When dinner was done, we went off to the living room to sing Christmas songs around the piano. We were a pretty musical bunch (Dad and Uncle Herb excepted), and the grandparents enjoyed listening and occasionally joining in on some old German carol. It started out with Christmas carols, but over the years expanded to included show tunes. Not many people have this sorts of musicales anymore. If people want music, they pop a CD in the player and that's it. They don't know what they are missing.

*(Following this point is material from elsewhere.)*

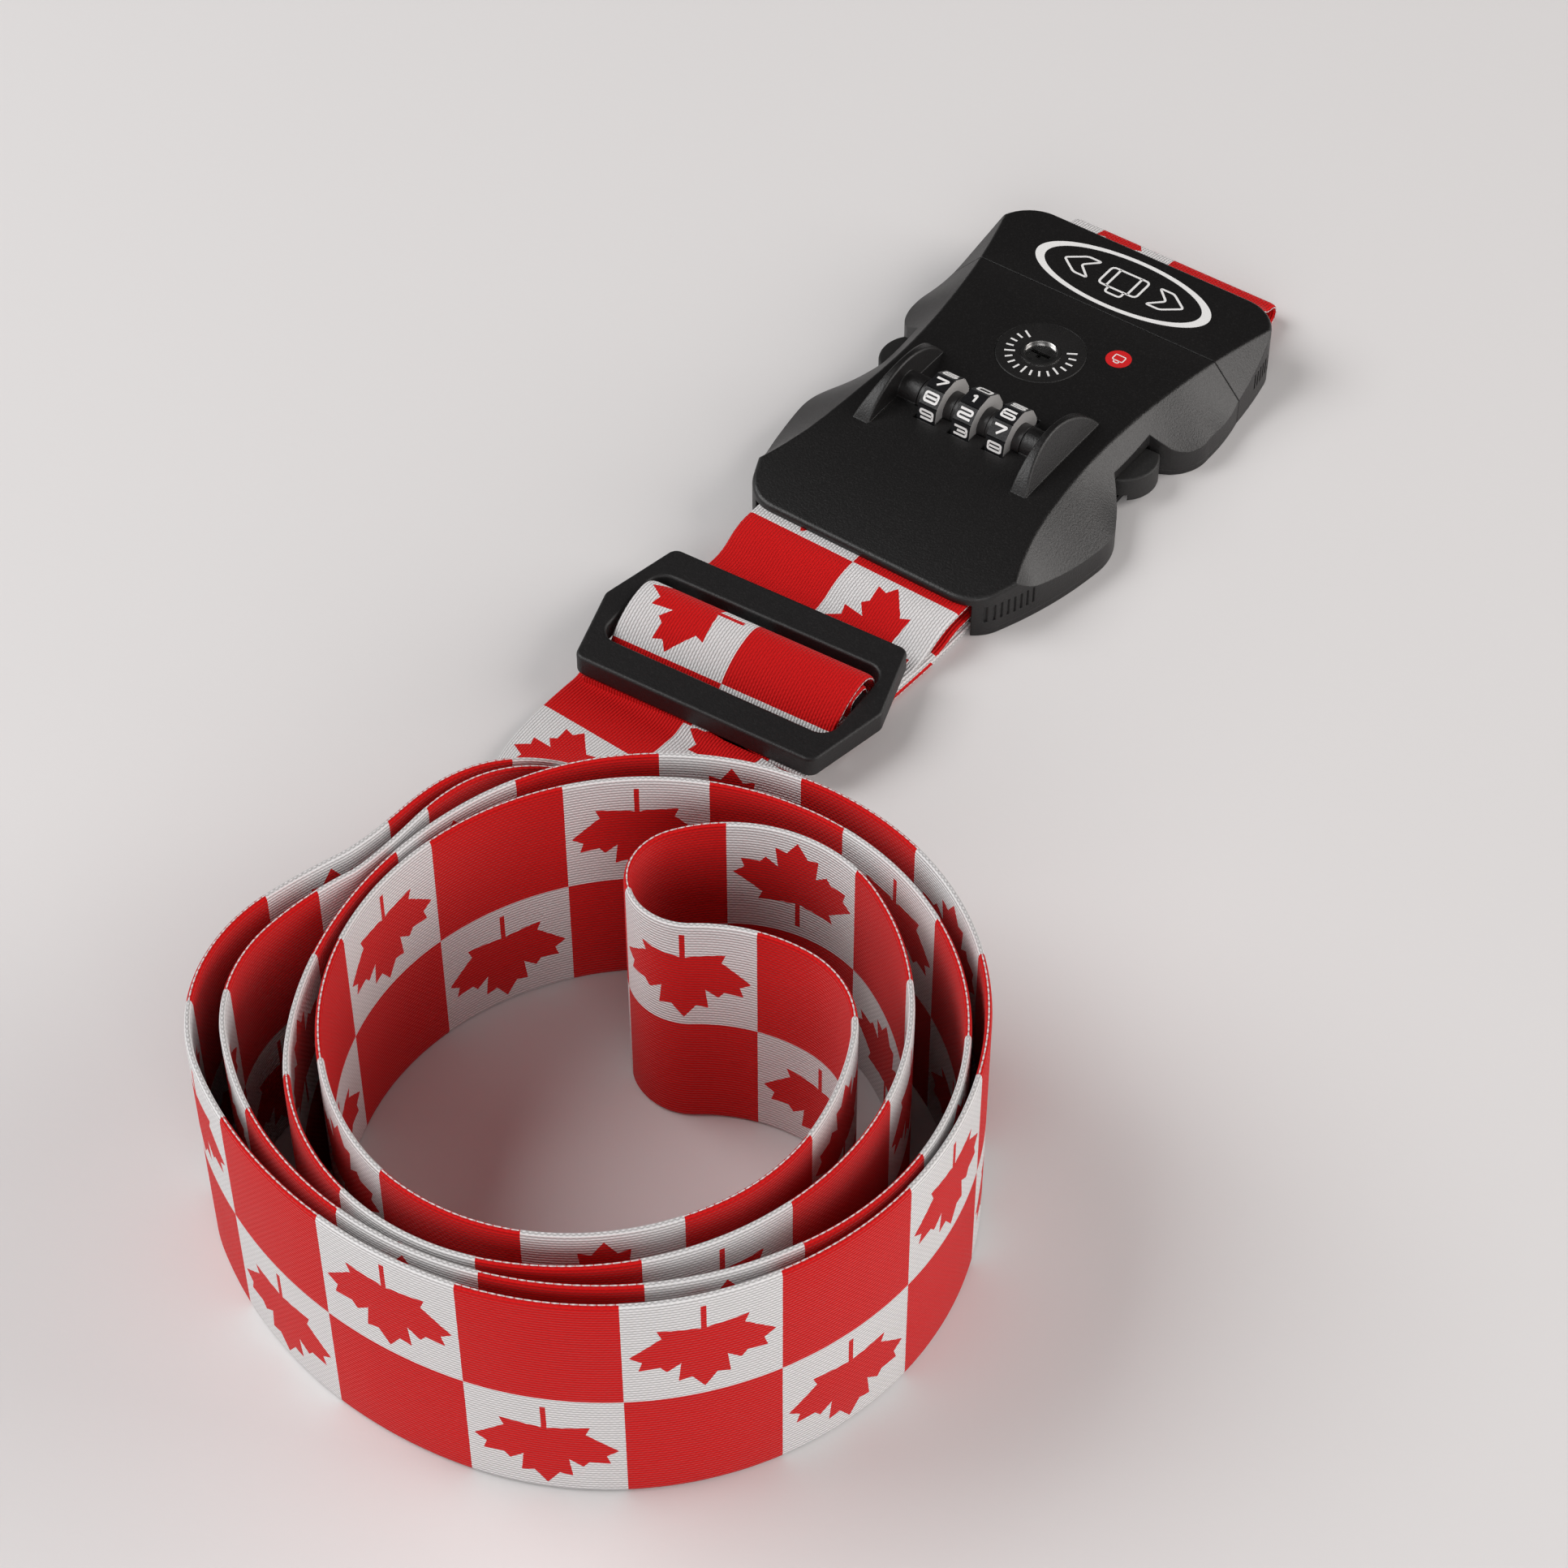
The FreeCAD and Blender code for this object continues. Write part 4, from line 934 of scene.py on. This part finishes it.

The singing didn't end until it was time to eat again. Once again the parade of dishes came from the kitchen to the dining room, cake plates, forks, cups, saucers, creamer and sugar bowl, glasses for milk. There always had to be cookies and coffee. A few times there was a fruit cake, probably received as the result a grab bag. (See how dangerous those grab bags are.) And there were pies. Aunt Martha and Uncle Herb always brought pies from Heck's Bakery–apple pies with hard apples and glorious pumpkin pies with a thick, thick layer of whipped cream on top. More eating to finish off the night. Some joke telling, maybe, and finally one of the guests would decide it had been a day and announce, "Well, we'd better get going." Everyone would agree. The coats would be brought in from the bed room. People would struggle to get their boots back on, and with several more "Merry Christmases" people would disappear into the night.We kids were sent off to bed. In the early years Mom and Dad tackled the dishes, but as they got older everything was left for the next day. Somewhere near midnight the marathon ended. Merry Christmas to all and to all a good night.

On this twelfth and last day of Christmas, may the Lord God bless you on your way and greet you on your arrival.